If your clients are building an emergency fund, a term deposit can help them earn more interest while still protecting their capital. Short-term, redeemable, or fully cashable products can let them access money quickly when life events occur.
For goals within the next few years, such as a vacation or a car purchase, term deposits can be very useful. Your clients get a guaranteed interest rate and the comfort of knowing the funds will be there when needed. Market-based investments might deliver higher potential returns, but they also carry the risk of a drop in value just when your clients want to use the money.
However, there are some trade-offs. The safety of a term deposit usually means lower potential returns than riskier assets over longer periods. For long-term goals where your clients can tolerate market ups and downs, term deposits alone might not provide enough growth.
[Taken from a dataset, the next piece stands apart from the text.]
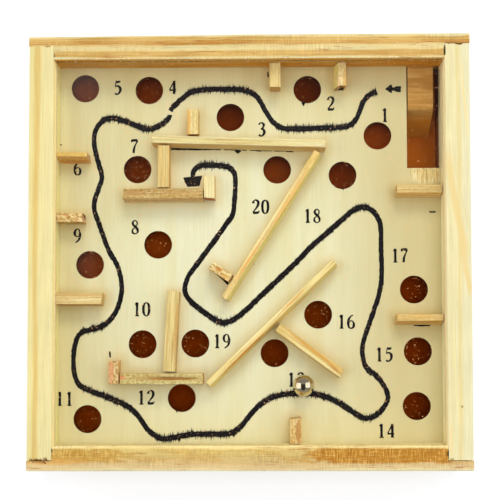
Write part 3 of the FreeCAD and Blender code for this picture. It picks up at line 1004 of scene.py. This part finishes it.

Another factor is liquidity. High-interest savings accounts (HISAs) generally offer easier access to funds than term deposits. Your clients can withdraw money at any time without worrying about early redemption conditions. In return, the rate might be lower and can change at any point.
Your role as a financial advisor is to balance these elements. For short- and medium-term goals where capital protection and timing certainty are critical, term deposits are often worth considering.
Term deposits can be a good starting point for your clients' investing journey in Canada. They combine simplicity, security, and predictable returns in a way that many new investors appreciate.
At the same time, it is vital to present term deposits as part of a wider strategy rather than the only answer. The safety they provide comes with limits on growth and flexibility. Tax treatment also needs attention, especially outside registered accounts.
When you explain these points in clear language, your clients will feel more assured. They can see how term deposits support their goals and where other investments might be needed.
If used wisely, term deposits can help your clients move step by step toward their financial objectives, whether they are short- or medium-term.